SECURITIES AND EXCHANGE COMMISSION
Litigation Release No. 16279 / September 13, 1999
SECURITIES AND EXCHANGE COMMISSION v. PRINCETON ECONOMICS INTERNATIONAL, LTD., PRINCETON GLOBAL MANAGEMENT, LTD. AND MARTIN A. ARMSTRONG, 99 Civ. 9667 (RO)(S.D.N.Y.)
The Commission announced that it filed today a Complaint in the United States District Court for the Southern District of New York charging one individual and two corporations in connection with a massive scheme through which billions of dollars of promissory notes were fraudulently sold to Japanese corporate investors. The Commission simultaneously filed an emergency application asking the court, among other things, to temporarily and preliminarily enjoin the defendants from committing the violations alleged in the Complaint, appoint a temporary receiver for the corporate defendants, freeze the defendants' assets, require the defendants to repatriate assets held off-shore, direct each of the defendants to provide an accounting, permit expedited discovery and prohibit the destruction of documents.
Named in the Complaint filed today are:
Martin A. Armstrong, a 50 year-old resident of Maple Shade, New Jersey, and the founder and chairman of Princeton Economics International, Ltd.;
Princeton Economics International, Ltd. ("Princeton Economics"), a financial services company formed under the laws of the Turks and Caicos Islands, British West Indies, which is headquartered in Princeton, New Jersey; and
Princeton Global Management, Ltd. ("Princeton Global"), an entity controlled by Armstrong.
The Complaint alleges that, since at least 1996, Defendants fraudulently offered and sold at least $3 billion in high-yielding, fixed-term promissory notes issued by subsidiaries of Princeton Economics to Japanese corporations. The Complaint alleges that Defendants told investors that the proceeds of the note sales would be deposited into segregated accounts at Republic New York Securities Corp. ("Republic"), a registered broker-dealer headquartered in New York, and invested conservatively. These accounts were to secure repayment of the notes. The Complaint further alleges that, in fact, investor funds were commingled in a Princeton Global account at Republic and that Armstrong lost hundreds of millions of dollars through risky trading. The Complaint also alleges that Defendants misrepresented Princeton Economics' prior investment results, and caused Republic to issue letters that concealed the trading losses in the Princeton Global account by materially inflating the value of the assets underlying the notes. The Complaint alleges that investor losses approach or exceed $1 billion.
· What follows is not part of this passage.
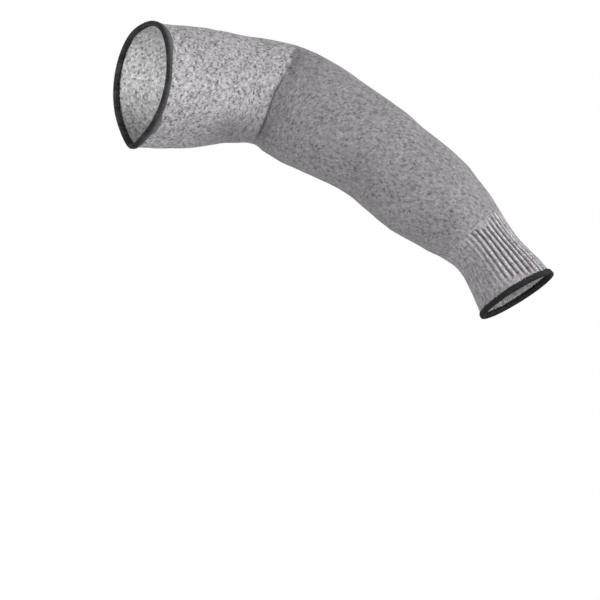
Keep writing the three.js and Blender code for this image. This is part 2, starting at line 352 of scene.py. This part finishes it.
# Closed mesh from rows of points that run round the tube; across and along are its uv
def meshPiece(name, points, across, along, uvName, materials, slotOf=None):
    rowCount, columnCount = points.shape[:2]
    row, column = np.meshgrid(np.arange(rowCount), np.arange(columnCount), indexing="ij")
    nextRow, nextColumn = (row + 1) % rowCount, (column + 1) % columnCount
    corners = [(row, column, 0), (row, nextColumn, 1), (nextRow, nextColumn, 1), (nextRow, column, 0)]
    faces = np.stack([r * columnCount + c for r, c, _ in corners], -1).reshape(-1, 4)
    mesh = bpy.data.meshes.new(name)
    mesh.from_pydata((points.reshape(-1, 3) * mm).tolist(), [], faces.tolist())
    uvs = np.stack([np.stack([(column + step) * across, along[r, c]], -1) for r, c, step in corners], 2)
    mesh.uv_layers.new(name=uvName).uv.foreach_set("vector", uvs.reshape(-1).astype(np.float32))
    if slotOf is not None:
        mesh.polygons.foreach_set("material_index", np.repeat(slotOf, columnCount).astype(np.int32))
    for material in materials:
        mesh.materials.append(material)
    mesh.shade_smooth()
    return addObject(name, mesh)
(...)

As a result of the foregoing, the Commission alleges that Martin A. Armstrong, Princeton Economics International, Ltd. and Princeton Global Management, Ltd. committed securities fraud in violation of Section 17(a) of the Securities Act of 1933, 15 U.S.C. § 77q(a), Section 10(b) of the Securities Exchange Act of 1934, 15 U.S.C. § 78j(b) and Rule 10b-5, 17 C.F.R. § 240.10b-5. In addition to the interim relief sought in the application filed today, the Commission seeks a Final Judgment against Martin A. Armstrong, Princeton Economics International, Ltd. and Princeton Global Management, Ltd.: (i) enjoining them from future violations of the above-cited provisions; (ii) requiring the disgorgement of all of their ill-gotten gains, plus pre-judgment interest; and (iv) assessing civil penalties against them.
The litigation is pending as to all defendants.
A related civil action was filed today in the United States District Court for the Southern District of New York against Martin A. Armstrong, Princeton Economics International, Ltd. and Princeton Global Management, Ltd. by the Commodity Futures Trading Commission, alleging violations of the Commodity Exchange Act.